To do this as one ordinary matrix multiplication, you need to permute as you do. TensorOperations is often quicker at this, by caching, and by having a faster permutedims implementation. Although today only marginally:

julia> @btime batched_mul_m($M, $x);
  200.668 μs (10 allocations: 1.83 MiB)

julia> using TensorOperations
julia> batched_mul_tk3(A,x) = @tensor D[i,l,k] := A[i,j,k] * x[j,l];

julia> @btime batched_mul_tk3($M, $x);
  191.240 μs (177 allocations: 795.13 KiB)

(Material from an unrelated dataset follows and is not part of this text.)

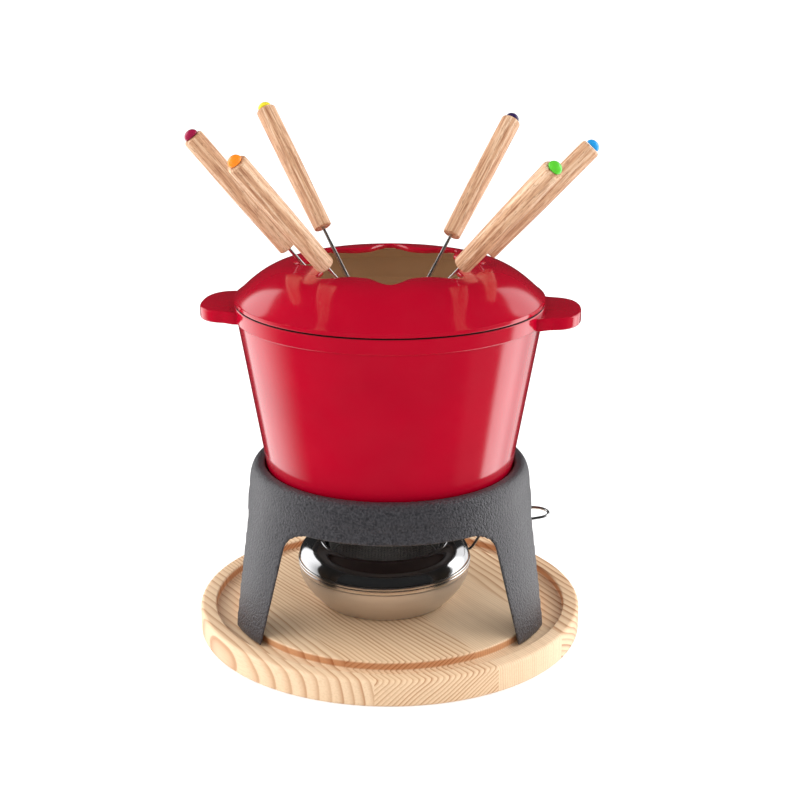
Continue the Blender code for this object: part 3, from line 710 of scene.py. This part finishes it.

This turns out to be a case where avoiding BLAS entirely pays off, as you don’t have to permute, which is actually taking a majority of the time above:

julia> @btime permutedims($M, (1, 3, 2));
  35.852 μs (2 allocations: 312.58 KiB)

julia> @btime permutedims(reshape($C, (a1, bs, b2)), (1, 3, 2));
  90.409 μs (6 allocations: 781.47 KiB)

julia> using Tullio, LoopVectorization
julia> batched_mul_tk4(A,x) = @tullio D[i,l,k] := A[i,j,k] * x[j,l];

julia> batched_mul_tk4(M,x) ≈ batched_mul_tk3(M,x) ≈ batched_mul_m(M,x)
true

julia> @btime batched_mul_tk4($M, $x);
  62.684 μs (51 allocations: 784.47 KiB)

Finally I think this one is also batched_mul without permutation (some PermutedDimsArrays are actually OK, but not needed here). With the right branch:

julia> using NNlib # PR#191

julia> @btime batched_mul($M, reshape($x,20,50,1));
  100.661 μs (25 allocations: 784.34 KiB)
4 Likes